BEFORE COLLEGE: The Houston native was a consensus four-star recruit and the nation’s top-ranked dual-threat quarterback in 2016. He played at Channelview High, where his father, Averion, was his head coach. He drew offers from Alabama and three other SEC schools after passing for 2,384 yards and 26 touchdowns as a senior.
DRAFT STOCK: NFL analysts don’t agree on where Hurts fits in. He is projected anywhere from the second to fifth rounds. Lincoln Riley has coached the last two No. 1 overall picks, so it is a plus that Hurts has played a year in the OU system. Hurts’ playmaking ability makes him an intriguing prospect, but he is still developing as a passer and he sometimes gets careless with the ball.
THE SKINNY: Hurts’ personal comeback story is right up there with the Burrow saga. At Alabama he was the celebrated starter for two years and then the good-soldier backup for Tagovailoa. After a change of scenery, he is back on top. His eye-popping OU debut against Houston created the momentum that has made him a Heisman finalist.

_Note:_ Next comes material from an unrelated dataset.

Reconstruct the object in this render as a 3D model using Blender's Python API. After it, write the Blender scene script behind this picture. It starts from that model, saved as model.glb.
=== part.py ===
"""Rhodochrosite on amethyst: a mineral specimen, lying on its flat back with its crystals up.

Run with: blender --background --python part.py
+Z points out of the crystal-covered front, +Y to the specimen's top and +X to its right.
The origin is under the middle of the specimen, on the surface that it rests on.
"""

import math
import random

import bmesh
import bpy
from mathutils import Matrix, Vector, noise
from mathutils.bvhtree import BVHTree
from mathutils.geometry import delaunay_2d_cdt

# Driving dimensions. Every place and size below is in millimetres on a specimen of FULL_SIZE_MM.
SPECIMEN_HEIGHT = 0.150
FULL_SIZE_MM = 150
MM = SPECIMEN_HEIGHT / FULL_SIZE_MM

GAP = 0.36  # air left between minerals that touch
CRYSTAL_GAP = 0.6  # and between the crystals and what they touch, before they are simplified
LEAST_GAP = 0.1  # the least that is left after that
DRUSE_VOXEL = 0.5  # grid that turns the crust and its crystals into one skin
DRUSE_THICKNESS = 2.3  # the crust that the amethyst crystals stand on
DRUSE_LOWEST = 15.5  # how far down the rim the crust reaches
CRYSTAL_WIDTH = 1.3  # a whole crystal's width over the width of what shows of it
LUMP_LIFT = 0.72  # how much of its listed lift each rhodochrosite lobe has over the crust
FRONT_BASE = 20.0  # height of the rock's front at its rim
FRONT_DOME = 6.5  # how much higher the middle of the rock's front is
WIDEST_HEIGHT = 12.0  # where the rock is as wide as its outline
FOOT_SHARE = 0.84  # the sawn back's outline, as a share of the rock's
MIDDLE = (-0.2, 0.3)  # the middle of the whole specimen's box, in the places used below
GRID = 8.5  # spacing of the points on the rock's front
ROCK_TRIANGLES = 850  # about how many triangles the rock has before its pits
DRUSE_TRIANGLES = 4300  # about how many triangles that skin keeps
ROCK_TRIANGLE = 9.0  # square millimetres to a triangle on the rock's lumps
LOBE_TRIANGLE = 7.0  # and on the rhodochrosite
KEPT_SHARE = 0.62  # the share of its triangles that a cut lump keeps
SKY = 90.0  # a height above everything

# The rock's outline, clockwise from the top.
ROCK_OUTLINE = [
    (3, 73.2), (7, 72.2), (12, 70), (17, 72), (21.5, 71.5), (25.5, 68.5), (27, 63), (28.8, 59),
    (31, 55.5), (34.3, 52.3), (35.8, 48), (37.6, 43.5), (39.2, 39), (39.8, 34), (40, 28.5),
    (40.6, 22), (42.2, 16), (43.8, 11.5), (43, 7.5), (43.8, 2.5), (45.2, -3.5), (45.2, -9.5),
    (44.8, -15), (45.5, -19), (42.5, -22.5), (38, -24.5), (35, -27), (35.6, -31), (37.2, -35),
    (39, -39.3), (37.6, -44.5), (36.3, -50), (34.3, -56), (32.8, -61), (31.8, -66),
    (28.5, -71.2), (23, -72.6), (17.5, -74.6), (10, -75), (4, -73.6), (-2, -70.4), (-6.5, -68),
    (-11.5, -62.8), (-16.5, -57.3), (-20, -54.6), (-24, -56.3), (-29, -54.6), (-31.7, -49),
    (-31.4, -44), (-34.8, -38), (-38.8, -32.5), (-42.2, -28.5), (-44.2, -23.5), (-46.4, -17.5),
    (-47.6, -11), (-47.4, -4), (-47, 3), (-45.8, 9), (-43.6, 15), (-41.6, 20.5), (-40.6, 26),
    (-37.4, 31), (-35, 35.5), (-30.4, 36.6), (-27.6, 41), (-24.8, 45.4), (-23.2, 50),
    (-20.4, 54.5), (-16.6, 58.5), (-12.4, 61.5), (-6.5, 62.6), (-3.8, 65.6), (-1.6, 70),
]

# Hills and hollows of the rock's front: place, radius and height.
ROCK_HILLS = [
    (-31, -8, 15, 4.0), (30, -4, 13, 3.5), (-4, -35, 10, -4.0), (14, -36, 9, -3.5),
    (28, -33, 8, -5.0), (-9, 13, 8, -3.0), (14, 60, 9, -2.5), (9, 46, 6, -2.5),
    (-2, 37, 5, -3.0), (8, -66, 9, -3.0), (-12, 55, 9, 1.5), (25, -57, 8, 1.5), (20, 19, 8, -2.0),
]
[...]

He gives the Sooners a chance for a third straight Heisman winner, but it’s an outside chance.
YEAR/POSITION/SCHOOL: Junior, DE, Ohio State
BIO: Young is arguably the best defensive lineman in college football since Nebraska’s Ndamukong Suh, a Heisman finalist in 2009. The Buckeyes have been blessed with star linemen in recent years — Joey and Nick Bosa were top-three NFL picks — but none have produced at the level of Young. He had an 11-game sack streak dating to last season, highlighted by a four-sack game against Wisconsin in October that thrust him into the top tier of Heisman candidates. He has 30.5 sacks in three years, and his average of 1.5 per game this season is the highest since Elvis Dumervil of Louisville averaged 1.7 in 2005. He was suspended two games this season for an NCAA rules violation connected to a loan from a family friend in 2017.
KEY STATS: Young’s school-record 16.5 sacks, in 11 games, lead the nation and are the most by a Big Ten player in 21 years. He is first in the nation in tackles for loss per game (1.91) and tied for fourth with 21 tackles for loss, including 16 solo, for minus-129 yards (second-best in the country).

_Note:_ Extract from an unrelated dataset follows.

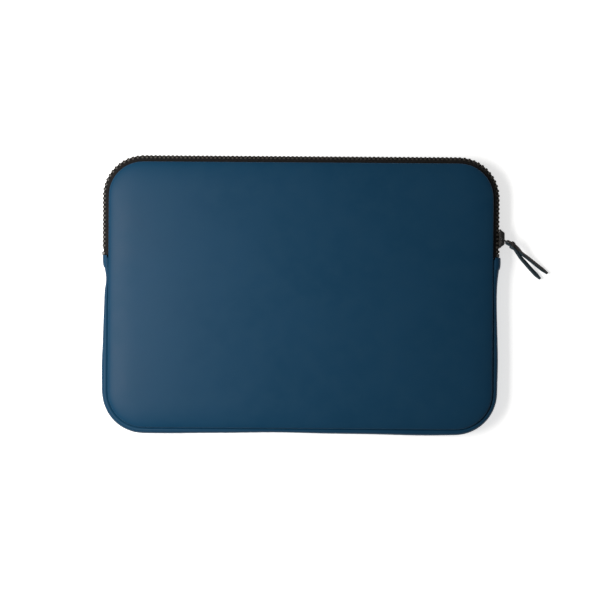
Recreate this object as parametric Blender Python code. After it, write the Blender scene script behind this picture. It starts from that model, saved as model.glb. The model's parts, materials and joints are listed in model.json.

BEST GAME: Young was a force like never before in the Buckeyes’ 38-7 regular-season win over Wisconsin. He tied a school record with four sacks and forced two fumbles that led to Ohio State touchdowns. He finished with six tackles, all solos, and five of them were behind the line of scrimmage.
BEFORE COLLEGE: The Hyattsville, Maryland, native was a consensus five-star recruit and ranked among the top 10 players in the nation after helping DeMatha High to a state championship in 2016. He made 118 tackles and 37 tackles for loss, including 19 sacks, as a senior. He chose Ohio State over Alabama and Maryland.
DRAFT STOCK: He is in line to be the first player taken if the team drafting first — right now it’s the Cincinnati Bengals — doesn’t take a quarterback. NFL teams covet his combination of speed and power. He is also an effective run stopper. For all he has done as a pass-rusher in college, he still has a high ceiling.
THE SKINNY: Of the 159 Heisman finalists since 1982, Young is the ninth defensive player and first since Michigan’s Jabril Peppers in 2016. The only defensive player to win college football’s top award was Michigan cornerback Charles Woodson in 1997. Even if Young doesn’t win, he will take home plenty of hardware in coming days. He has already won the Bronko Nagurski Trophy as the nation’s top defensive player and is a finalist for the Maxwell Award, Walter Camp Award and Chuck Bednarik Award, among others.